You can run it directly here. When it asks for your username and password, that data is passed directly to the Particle API (using https). It doesn’t go to github or my server. But by all means view the source and verify.
http://rickkas7.github.io/particlejs/

Or git clone or download to your own server and run it there. Since it doesn’t have any server-side code you can run it on any web server on any platform. Actually, you don’t even need a web server, you can just download and extract the zip file and double click the html file to open it in your browser as a file:/// URL and it even works that way!

11 Likes

Thanks for sharing, @rickkas7. This is the best JS SDK example I could find and was extremely useful.
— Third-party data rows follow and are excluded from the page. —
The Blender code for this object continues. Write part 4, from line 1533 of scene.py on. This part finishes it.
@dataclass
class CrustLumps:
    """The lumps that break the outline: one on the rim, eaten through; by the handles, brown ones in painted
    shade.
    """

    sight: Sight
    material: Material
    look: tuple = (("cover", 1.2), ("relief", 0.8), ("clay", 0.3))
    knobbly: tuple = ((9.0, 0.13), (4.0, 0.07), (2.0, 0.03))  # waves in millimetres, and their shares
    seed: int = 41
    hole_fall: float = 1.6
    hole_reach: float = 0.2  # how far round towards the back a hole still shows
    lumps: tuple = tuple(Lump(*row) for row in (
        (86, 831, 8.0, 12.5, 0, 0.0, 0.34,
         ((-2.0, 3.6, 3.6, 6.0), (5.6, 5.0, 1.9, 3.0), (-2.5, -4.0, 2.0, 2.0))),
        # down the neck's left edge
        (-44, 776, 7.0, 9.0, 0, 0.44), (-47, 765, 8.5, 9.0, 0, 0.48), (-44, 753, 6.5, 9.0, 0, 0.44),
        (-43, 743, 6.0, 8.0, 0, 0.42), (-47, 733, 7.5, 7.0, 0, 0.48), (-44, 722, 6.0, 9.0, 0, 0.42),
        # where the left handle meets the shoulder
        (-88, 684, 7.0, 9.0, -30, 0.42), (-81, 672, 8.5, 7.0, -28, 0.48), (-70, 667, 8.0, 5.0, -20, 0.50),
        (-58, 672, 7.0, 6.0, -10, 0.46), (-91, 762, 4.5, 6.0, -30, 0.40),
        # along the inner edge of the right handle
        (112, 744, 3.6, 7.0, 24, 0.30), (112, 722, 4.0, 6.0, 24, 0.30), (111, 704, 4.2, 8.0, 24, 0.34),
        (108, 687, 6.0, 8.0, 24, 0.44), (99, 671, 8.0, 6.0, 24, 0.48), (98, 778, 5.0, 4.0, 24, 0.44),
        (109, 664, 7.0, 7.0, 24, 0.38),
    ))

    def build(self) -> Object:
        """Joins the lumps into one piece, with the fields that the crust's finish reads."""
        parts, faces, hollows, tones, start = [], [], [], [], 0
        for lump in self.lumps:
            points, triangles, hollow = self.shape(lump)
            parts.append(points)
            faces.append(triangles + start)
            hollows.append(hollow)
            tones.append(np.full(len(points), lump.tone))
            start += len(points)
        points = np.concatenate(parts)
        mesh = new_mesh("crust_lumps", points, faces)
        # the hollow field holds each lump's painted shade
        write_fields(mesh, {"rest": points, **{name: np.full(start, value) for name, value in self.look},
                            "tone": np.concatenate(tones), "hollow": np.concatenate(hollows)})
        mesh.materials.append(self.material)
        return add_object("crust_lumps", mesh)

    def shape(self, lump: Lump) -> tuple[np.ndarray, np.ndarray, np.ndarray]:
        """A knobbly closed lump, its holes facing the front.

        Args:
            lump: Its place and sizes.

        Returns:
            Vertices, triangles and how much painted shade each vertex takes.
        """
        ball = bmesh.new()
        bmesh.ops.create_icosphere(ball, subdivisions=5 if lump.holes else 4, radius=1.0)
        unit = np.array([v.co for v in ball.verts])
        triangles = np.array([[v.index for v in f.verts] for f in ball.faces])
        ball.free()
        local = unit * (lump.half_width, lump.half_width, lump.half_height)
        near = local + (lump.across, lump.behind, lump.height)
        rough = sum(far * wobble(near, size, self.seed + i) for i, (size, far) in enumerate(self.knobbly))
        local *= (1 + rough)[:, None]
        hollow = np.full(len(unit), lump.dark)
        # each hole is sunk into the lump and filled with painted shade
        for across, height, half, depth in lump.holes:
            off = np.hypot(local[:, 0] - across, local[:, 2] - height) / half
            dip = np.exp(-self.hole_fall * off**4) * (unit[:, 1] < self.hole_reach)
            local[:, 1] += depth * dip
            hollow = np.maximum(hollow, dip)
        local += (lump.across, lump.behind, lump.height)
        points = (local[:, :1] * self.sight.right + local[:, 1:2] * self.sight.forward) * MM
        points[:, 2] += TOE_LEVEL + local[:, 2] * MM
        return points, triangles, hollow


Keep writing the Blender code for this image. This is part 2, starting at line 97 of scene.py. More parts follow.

I don’t see a license on your github page – do you mind if I convert the JS code for use in my commercial product as a browser-based firmware updater? Of course I’d credit you and keep it open source.

1 Like

rickkas7, way awesome! i just woke up and the last things i did yesterday evening included checking these tutorials because i wanne try something rly cool with the oak and polymere. Now i see that little notification and woah! a tutorial just for my needs

1 Like

Thanks! I added a license file. It should have been MIT, so it can used in a closed source project, if desired. (That particular project was in a github web page not a regular repository and I forgot that pages don’t get a license automatically.)